South Korean Court Acquits Bithumb

One of the issues with an emerging technology that has the potential to be disruptive is the fact that often times, the world doesn’t know exactly how to respond. By now, it is clear that blockchain technology and cryptocurrency can be applied to many sectors – but governments and courts are unclear on the exact laws and regulations that should apply.

In a new development, a South Korean court has acquitted the cryptocurrency exchange Bithumb with respect to a court case. The issue revolves around the fact that a client claims that hackers were “allowed” to steal cash and crypto assets from the exchange, and the amount in question is substantial. Specifically, the amount is over $300,000 (the exact amount is 400 million Korean won, which pans out to about $355,000 USD).

About The Case

The user’s name is Anh Park, and the incident occurred over a year ago, when Bitcoin was in the midst of a massive bull run, and many were much more optimistic about the cryptocurrency markets. The exact day of the incident was November 30, 2017.

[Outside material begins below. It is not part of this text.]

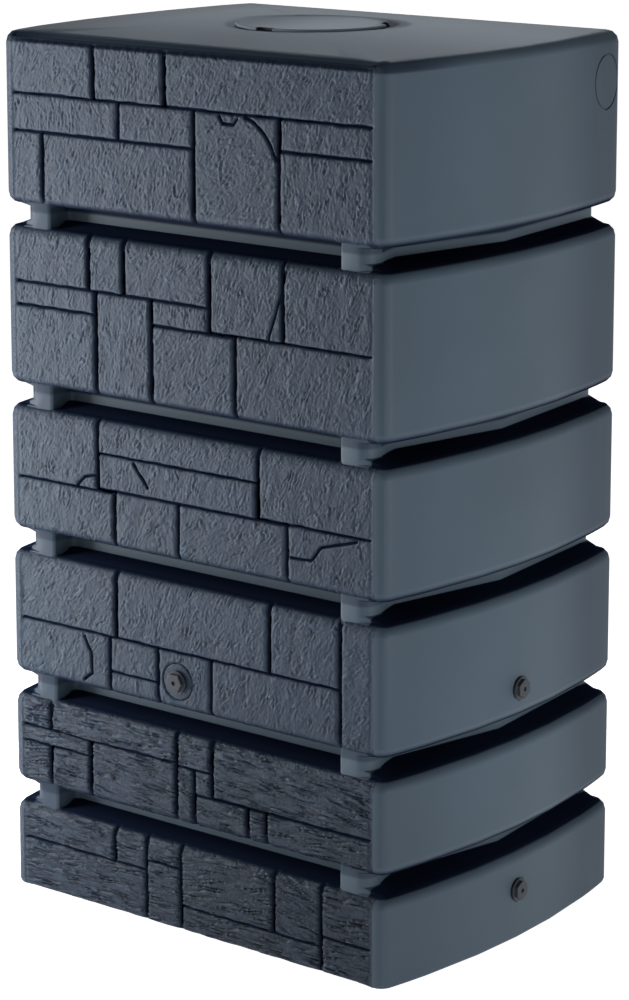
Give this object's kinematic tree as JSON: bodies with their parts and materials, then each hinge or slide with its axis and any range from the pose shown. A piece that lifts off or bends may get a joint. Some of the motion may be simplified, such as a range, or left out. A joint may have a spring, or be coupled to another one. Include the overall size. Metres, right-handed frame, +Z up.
{
  "type": "rainwater tank",
  "caption": "Slimline rainwater tank with a stone-effect front, deep belt grooves with corner posts, a round lift-off twist lid and threaded ports closed by plugs.",
  "frame": {"origin": "on the ground, under the middle of the whole box, plugs included", "axes": "+X to the right along the stone front, +Y from the front to the back, +Z up"},
  "size_m": [0.7136, 0.529, 1.2021],
  "materials": {
    "body_plastic": "satin rotomoulded polyethylene, anthracite",
    "lid_plastic": "satin moulded polyethylene, anthracite",
    "seal_rubber": "soft black rubber",
    "insert_brass": "turned brass",
    "plug_plastic": "satin dark grey plastic",
    "washer_rubber": "soft black rubber"
  },
  "bodies": {
    "tank": {"tank_body": "body_plastic", "tap_port_insert": "insert_brass", "tap_port_plug": "plug_plastic", "tap_port_washer": "washer_rubber", "right_upper_port_insert": "insert_brass", "right_upper_port_plug": "plug_plastic", "right_upper_port_washer": "washer_rubber", "right_lower_port_insert": "insert_brass", "right_lower_port_plug": "plug_plastic", "right_lower_port_washer": "washer_rubber", "left_upper_port_insert": "insert_brass", "left_upper_port_plug": "plug_plastic", "left_upper_port_washer": "washer_rubber", "left_lower_port_insert": "insert_brass", "left_lower_port_plug": "plug_plastic", "left_lower_port_washer": "washer_rubber"},
    "seal": {"lid_seal": "seal_rubber"},
    "lid": {"lid": "lid_plastic"}
  },
  "joints": [
    {"name": "lid_lift", "type": "slide", "parent": "tank", "child": "seal", "axis": [0, 0, 1], "range_m": [0, 0.15]},
    {"name": "lid_turn", "type": "hinge", "parent": "seal", "child": "lid", "pos_m": [0, 0.0045, 0], "axis": [0, 0, 1], "range_deg": [0, 55]}
  ]
}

Park alleges that Bithumb’s security is to blame. Hackers were able to enter Park’s account, and empty it of almost all of the money (save a few cents). It should be noted that one of the main points of the case is the fact that Bithumb’s security was compromised before, because information about over 30,000 users were compromised thanks to hackers gaining access to a Bithumb employee’s records. Since the exchange’s security was already compromised – the argument is that the exchange is at fault. The company has claimed that it has compensated all involved.

Precedents and Obligations

Bithumb’s argument was that it isn’t responsible for compensation, since it technically isn’t a financial firm of any kind. The lawsuit gained attention because many users worldwide want to know whether exchanges are technically obligated to compensate for users during security breaches like this.

It’s clear that the court sided with Bithumb, which sets a dangerous precedent. This might trouble investors and traders who are concerned about their funds getting hacked and having no legal recourse. Of course, time will tell whether this case is influential on a global level with regards to exchanges and financial obligations.